No one trusts the data. When business users question whether a report reflects reality, the problem isn’t the report – it’s the absence of data quality management at the ingestion layer.
The pipeline is a black box. If your teams can’t trace where a data point came from or how it was transformed, your data pipeline has an accountability gap. Ungoverned pipelines are among the most common causes of swamp conditions.
Duplicate, conflicting records everywhere. Without master data management, the same customer, product, or account appears under five different formats across three business units – making cross-functional reporting nearly impossible.
Compliance is a quarterly fire drill. Regulatory requirements around data retention, access control, and lineage don’t pause because your lake is messy. Poor data governance turns audits into crises.
Cloud costs are climbing, value isn’t. Storage is cheap – until it isn’t. When teams hoard data without classification or expiration policies, infrastructure costs scale faster than insights do.
The data lake vs. data warehouse conversation dominates enterprise tech forums, but framing it as an either/or choice is where many B2B organizations go wrong. Warehouses enforce structure and are optimized for governed, query-ready data. Lakes offer raw flexibility for exploratory and ML workloads. The question isn’t which one – it’s whether your data management strategy ties them together coherently.
Organizations that struggle most are those that adopted a data lake to avoid the discipline that a warehouse demands, rather than using both tools for what they’re actually designed for.
Poor data governance is almost always the primary driver. Governance isn’t a compliance checkbox – it’s the operational framework that defines who owns data, how it’s classified, how long it’s retained, and who can access it.
Equally damaging is the absence of a scalable data management solution. When teams build point-to-point integrations without a centralized orchestration layer, the data pipeline becomes fragile and opaque. Add rapid organizational growth – new teams, new tools, new data sources – and the infrastructure collapse accelerates.
Finally, the democratization of data access, while valuable in principle, creates chaos without guardrails. Giving every department write access to a shared lake without schema enforcement is the fastest path to entropy.
Start with a data governance framework. Define ownership, access tiers, and quality standards before adding another data source. Without this, every other fix is temporary.
Implement master data management. A master data management layer creates a single, trusted version of core business entities – customers, accounts, products – that all downstream systems reference consistently.
Audit and rebuild your data pipeline architecture. Evaluate every ingestion and transformation layer for observability, error handling, and documentation. Modern pipeline orchestration tools make lineage tracking a standard capability, not an afterthought.
Invest in data quality management at the source. Data quality management should be enforced at ingestion – not discovered post-analysis. Validation rules, anomaly detection, and automated profiling are no longer optional for enterprise-scale big data and data analytics operations.
Choose a unified data management solution. Rather than patching a growing stack of disconnected tools, evaluate platforms built around end-to-end data management – ones that handle governance, lineage, quality, and access control within a single operational framework.

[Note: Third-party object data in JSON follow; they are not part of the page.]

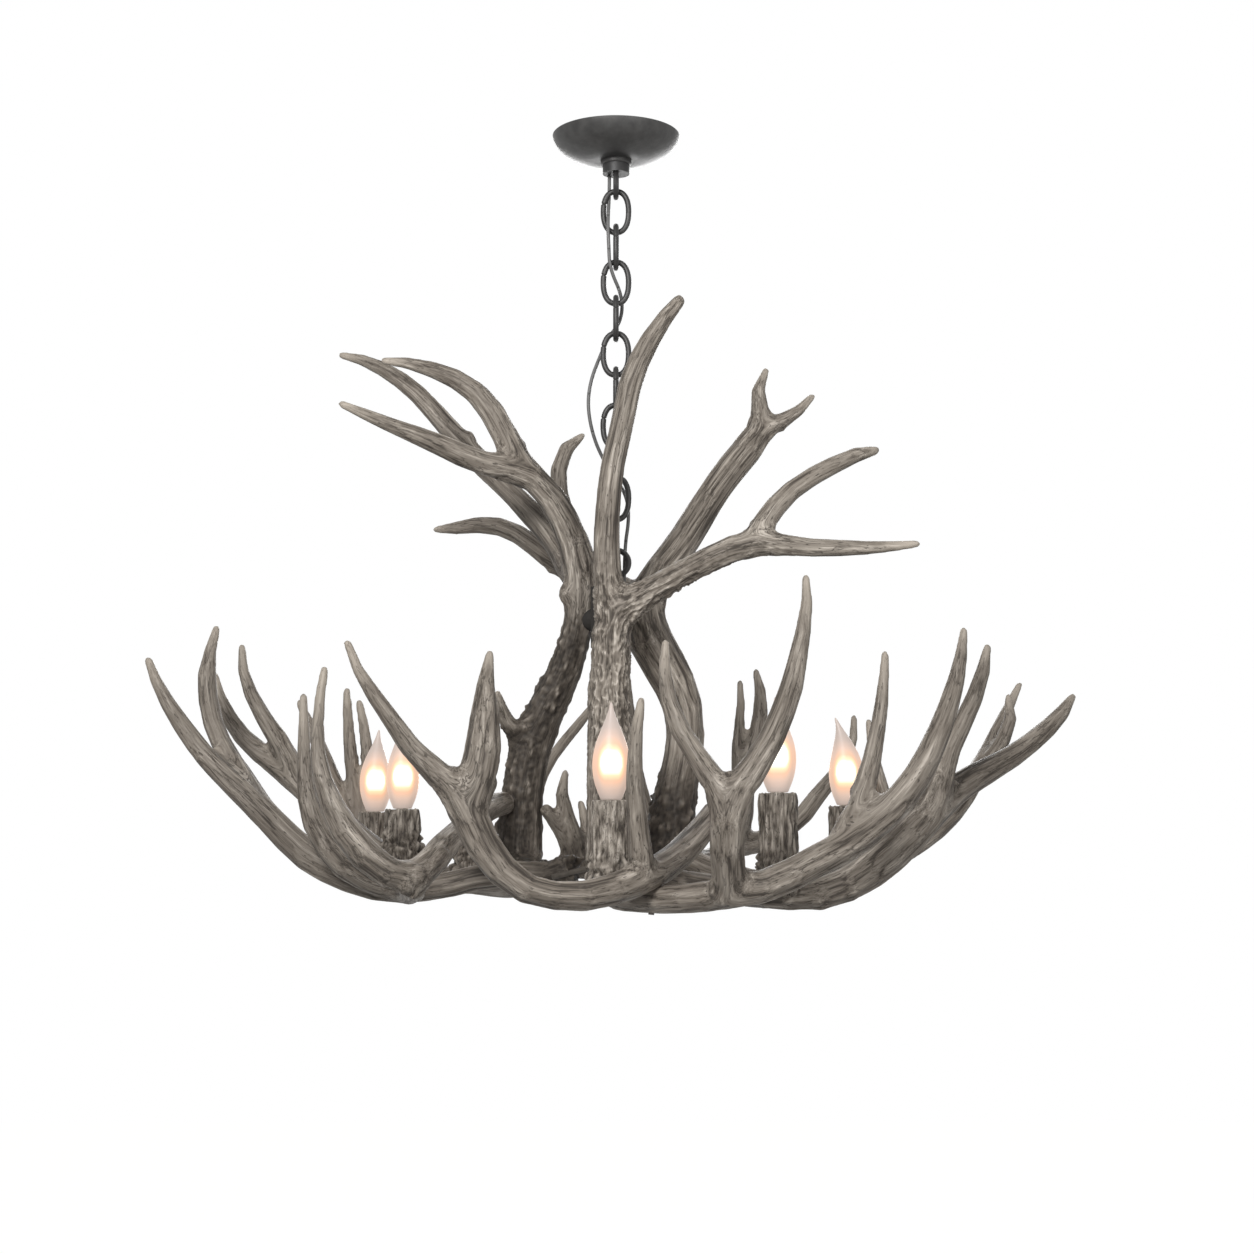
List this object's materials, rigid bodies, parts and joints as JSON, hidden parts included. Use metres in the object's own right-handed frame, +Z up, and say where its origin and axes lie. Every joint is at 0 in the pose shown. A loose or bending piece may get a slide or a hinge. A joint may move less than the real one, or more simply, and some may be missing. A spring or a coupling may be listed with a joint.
{
  "type": "antler chandelier",
  "caption": "Chain-hung chandelier of branching antlers, with candle lights on a bowl of tines and a crown of upright antlers.",
  "frame": {"origin": "on the ceiling plane, at the centre of the crossbar's two slots", "axes": "+Z up into the ceiling, +X to the viewer's right, -Y towards the viewer; the fixture hangs to negative Z"},
  "size_m": [0.8891, 0.6239, 0.7498],
  "materials": {
    "dark_pewter": "satin",
    "chain_pewter": "satin",
    "zinc_steel": "satin",
    "grey_cord": "matte",
    "hub_iron": "matte",
    "dark_bark_resin": "matte",
    "antler_resin": "matte",
    "bark_resin": "matte",
    "socket_phenolic": "matte",
    "frosted_bulb": "frosted",
    "bulb_base_nickel": "satin"
  },
  "bodies": {
    "ceiling_plate": {"canopy": "dark_pewter", "crossbar": "zinc_steel", "canopy_nipple": "zinc_steel", "nipple_nut": "zinc_steel", "collar_ring": "dark_pewter", "canopy_loop": "dark_pewter", "supply_cord": "grey_cord"},
    "link_01": {"chain_link_01": "chain_pewter"},
    "link_02": {"chain_link_02": "chain_pewter"},
    "link_03": {"chain_link_03": "chain_pewter"},
    "link_04": {"chain_link_04": "chain_pewter"},
    "link_05": {"chain_link_05": "chain_pewter"},
    "link_06": {"chain_link_06": "chain_pewter"},
    "link_07": {"chain_link_07": "chain_pewter"},
    "link_08": {"chain_link_08": "chain_pewter"},
    "link_09": {"chain_link_09": "chain_pewter"},
    "link_10": {"chain_link_10": "chain_pewter"},
    "fixture": {"fixture_loop": "dark_pewter", "waist_hub": "hub_iron", "hub_screws": "zinc_steel", "antler_screws": "zinc_steel", "lamp_nipples": "zinc_steel", "crown_antler_left": "dark_bark_resin", "crown_antler_front": "antler_resin", "crown_antler_right": "antler_resin", "bowl_antler_left": "antler_resin", "bowl_antler_front_left": "antler_resin", "bowl_antler_front": "antler_resin", "bowl_antler_front_right": "antler_resin", "bowl_antler_right": "antler_resin", "bowl_antler_right_rear": "antler_resin", "bowl_antler_back": "antler_resin", "bowl_antler_back_left": "antler_resin", "candle_cover_1": "bark_resin", "candle_cover_2": "bark_resin", "candle_cover_3": "bark_resin", "candle_cover_4": "bark_resin", "candle_cover_5": "bark_resin", "candle_cover_6": "bark_resin", "lamp_socket_1": "socket_phenolic", "lamp_socket_2": "socket_phenolic", "lamp_socket_3": "socket_phenolic", "lamp_socket_4": "socket_phenolic", "lamp_socket_5": "socket_phenolic", "lamp_socket_6": "socket_phenolic"},
    "bulb_1": {"bulb_glass_1": "frosted_bulb", "bulb_base_1": "bulb_base_nickel"},
    "bulb_2": {"bulb_glass_2": "frosted_bulb", "bulb_base_2": "bulb_base_nickel"},
    "bulb_3": {"bulb_glass_3": "frosted_bulb", "bulb_base_3": "bulb_base_nickel"},
    "bulb_4": {"bulb_glass_4": "frosted_bulb", "bulb_base_4": "bulb_base_nickel"},
    "bulb_5": {"bulb_glass_5": "frosted_bulb", "bulb_base_5": "bulb_base_nickel"},
    "bulb_6": {"bulb_glass_6": "frosted_bulb", "bulb_base_6": "bulb_base_nickel"}
  },
  "joints": [
    {"name": "link_01_sway", "type": "hinge", "parent": "ceiling_plate", "child": "link_01", "pos_m": [0, 0, -0.06112], "axis": [0, 1, 0], "range_deg": [-6, 6], "deforming": ["supply_cord"]},
    {"name": "link_02_sway", "type": "hinge", "parent": "link_01", "child": "link_02", "pos_m": [0, 0, -0.09642], "axis": [1, 0, 0], "range_deg": [-6, 6]},
    {"name": "link_03_sway", "type": "hinge", "parent": "link_02", "child": "link_03", "pos_m": [0, 0, -0.13172], "axis": [0, 1, 0], "range_deg": [-6, 6]},
    {"name": "link_04_sway", "type": "hinge", "parent": "link_03", "child": "link_04", "pos_m": [0, 0, -0.16702], "axis": [1, 0, 0], "range_deg": [-6, 6]},
    {"name": "link_05_sway", "type": "hinge", "parent": "link_04", "child": "link_05", "pos_m": [0, 0, -0.20232], "axis": [0, 1, 0], "range_deg": [-6, 6]},
    {"name": "link_06_sway", "type": "hinge", "parent": "link_05", "child": "link_06", "pos_m": [0, 0, -0.23763], "axis": [1, 0, 0], "range_deg": [-4, 4]},
    {"name": "link_07_sway", "type": "hinge", "parent": "link_06", "child": "link_07", "pos_m": [0, 0, -0.27293], "axis": [0, 1, 0], "range_deg": [-4, 4]},
    {"name": "link_08_sway", "type": "hinge", "parent": "link_07", "child": "link_08", "pos_m": [0, 0, -0.30822], "axis": [1, 0, 0], "range_deg": [-4, 4]},
    {"name": "link_09_sway", "type": "hinge", "parent": "link_08", "child": "link_09", "pos_m": [0, 0, -0.34352], "axis": [0, 1, 0], "range_deg": [-4, 4]},
    {"name": "link_10_sway", "type": "hinge", "parent": "link_09", "child": "link_10", "pos_m": [0, 0, -0.37882], "axis": [1, 0, 0], "range_deg": [-4, 4]},
    {"name": "fixture_sway", "type": "hinge", "parent": "link_10", "child": "fixture", "pos_m": [0, 0, -0.41413], "axis": [0, 1, 0], "range_deg": [-4, 4]},
    {"name": "bulb_1_lift", "type": "slide", "parent": "fixture", "child": "bulb_1", "axis": [0, 0, 1], "range_m": [0, 0.03]},
    {"name": "bulb_2_lift", "type": "slide", "parent": "fixture", "child": "bulb_2", "axis": [0, 0, 1], "range_m": [0, 0.03]},
    {"name": "bulb_3_lift", "type": "slide", "parent": "fixture", "child": "bulb_3", "axis": [0, 0, 1], "range_m": [0, 0.03]},
    {"name": "bulb_4_lift", "type": "slide", "parent": "fixture", "child": "bulb_4", "axis": [0, 0, 1], "range_m": [0, 0.03]},
    {"name": "bulb_5_lift", "type": "slide", "parent": "fixture", "child": "bulb_5", "axis": [0, 0, 1], "range_m": [0, 0.03]},
    {"name": "bulb_6_lift", "type": "slide", "parent": "fixture", "child": "bulb_6", "axis": [0, 0, 1], "range_m": [0, 0.03]}
  ]
}
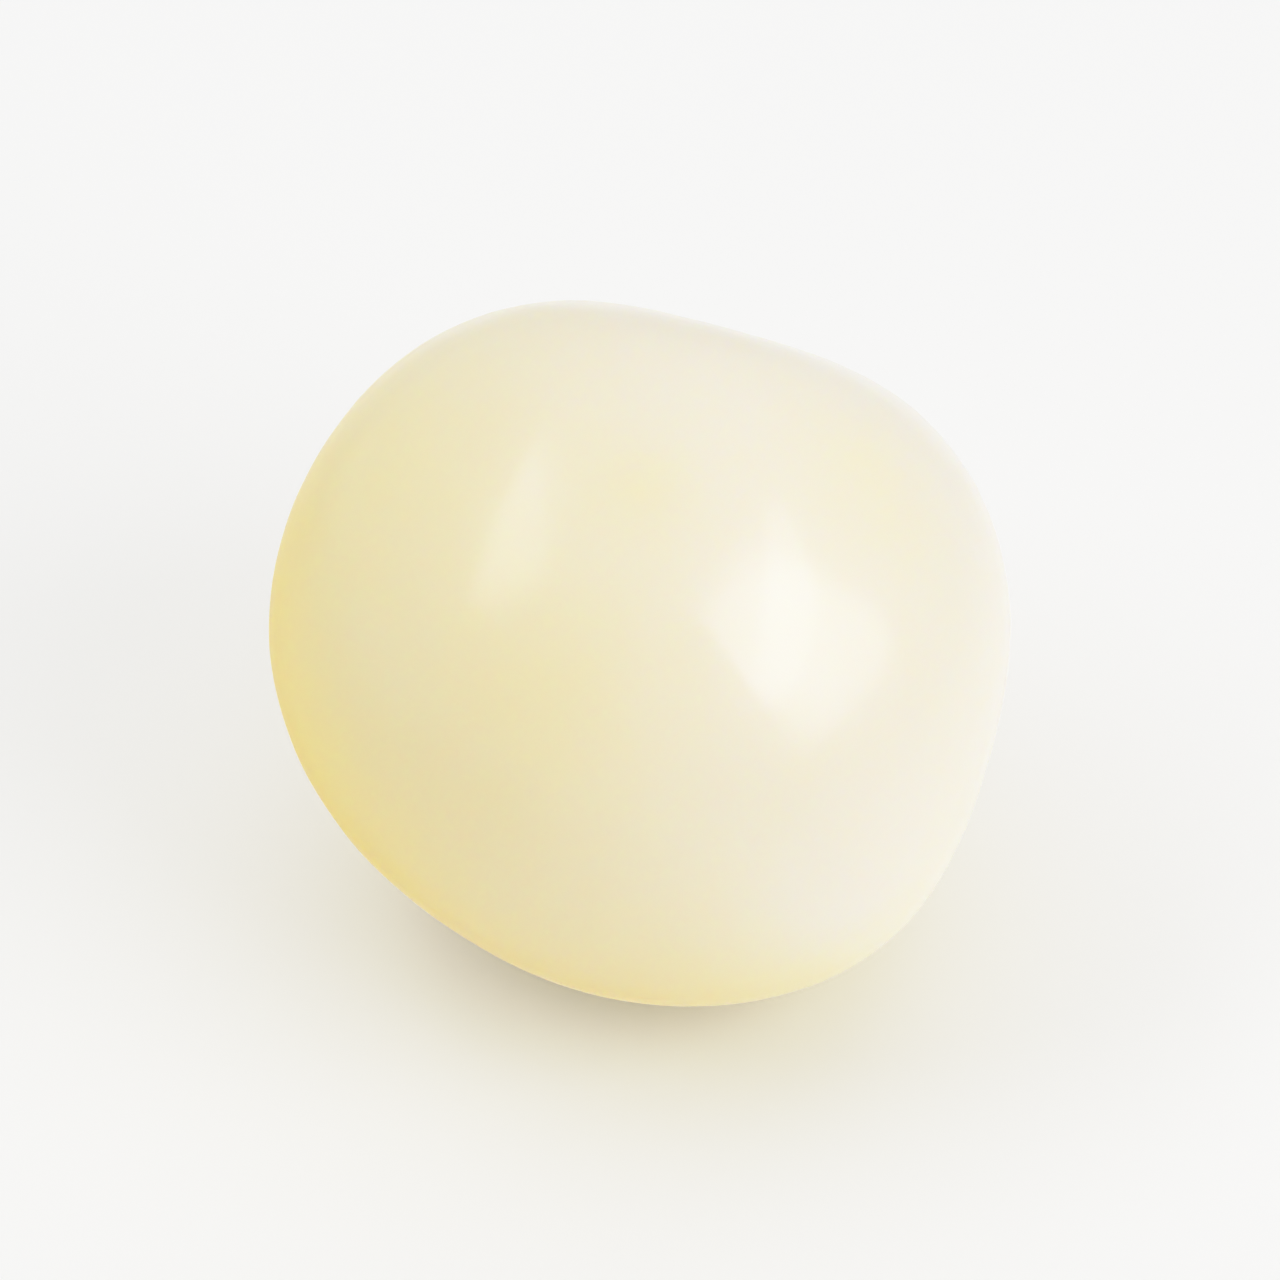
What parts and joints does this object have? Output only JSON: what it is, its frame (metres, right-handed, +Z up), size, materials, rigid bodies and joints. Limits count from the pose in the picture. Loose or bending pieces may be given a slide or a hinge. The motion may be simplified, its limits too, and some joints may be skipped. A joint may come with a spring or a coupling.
{
  "type": "chewy sour ball candy",
  "caption": "Single round chewy candy ball with a smooth waxy shell, uneven pressed flats and a small flat spot to rest on.",
  "frame": {"origin": "on the surface the candy rests on, under the middle of its bounding box", "axes": "+Z up, +X along the widest way across the ball, to the right as pictured; the picture looks along +Y and down"},
  "size_m": [0.017, 0.0168, 0.0164],
  "materials": {
    "candy_shell": "gloss"
  },
  "bodies": {
    "root": {"ball": "candy_shell"}
  },
  "joints": []
}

A data lake that turns into a swamp isn’t a technology failure – it’s a governance and strategy failure. The fix requires more than a platform upgrade. It demands deliberate data management, enforced data governance, disciplined data pipeline architecture, and a commitment to data quality management that runs across the organization, not just within IT. The enterprises that get this right don’t just rescue their lakes – they turn them into durable competitive infrastructure.
A data lake is a well-governed, scalable repository for raw and processed data. A data swamp is what a lake becomes when it lacks data governance, quality controls, and metadata management – making the data inaccessible, unreliable, and costly to maintain.
Data governance establishes ownership, access policies, data classification, and quality standards. Without it, data accumulates without accountability, making retrieval and compliance nearly impossible at scale.
The data lake vs. data warehouse decision depends on use case. Lakes are better for raw, exploratory, and ML workloads. Warehouses suit governed, query-ready analytics. Most mature enterprises use both within a unified data management architecture.
Master data management ensures that core business entities – customers, products, accounts – are consistent and deduplicated across systems. Without it, conflicting records proliferate across the lake, undermining data analytics accuracy.
Look for a data management solution that covers end-to-end needs: data pipeline orchestration, lineage tracking, data quality management, access governance, and integration with your existing cloud and analytics stack. Scalability and observability capabilities are non-negotiable for large-scale big data and data analytics environments.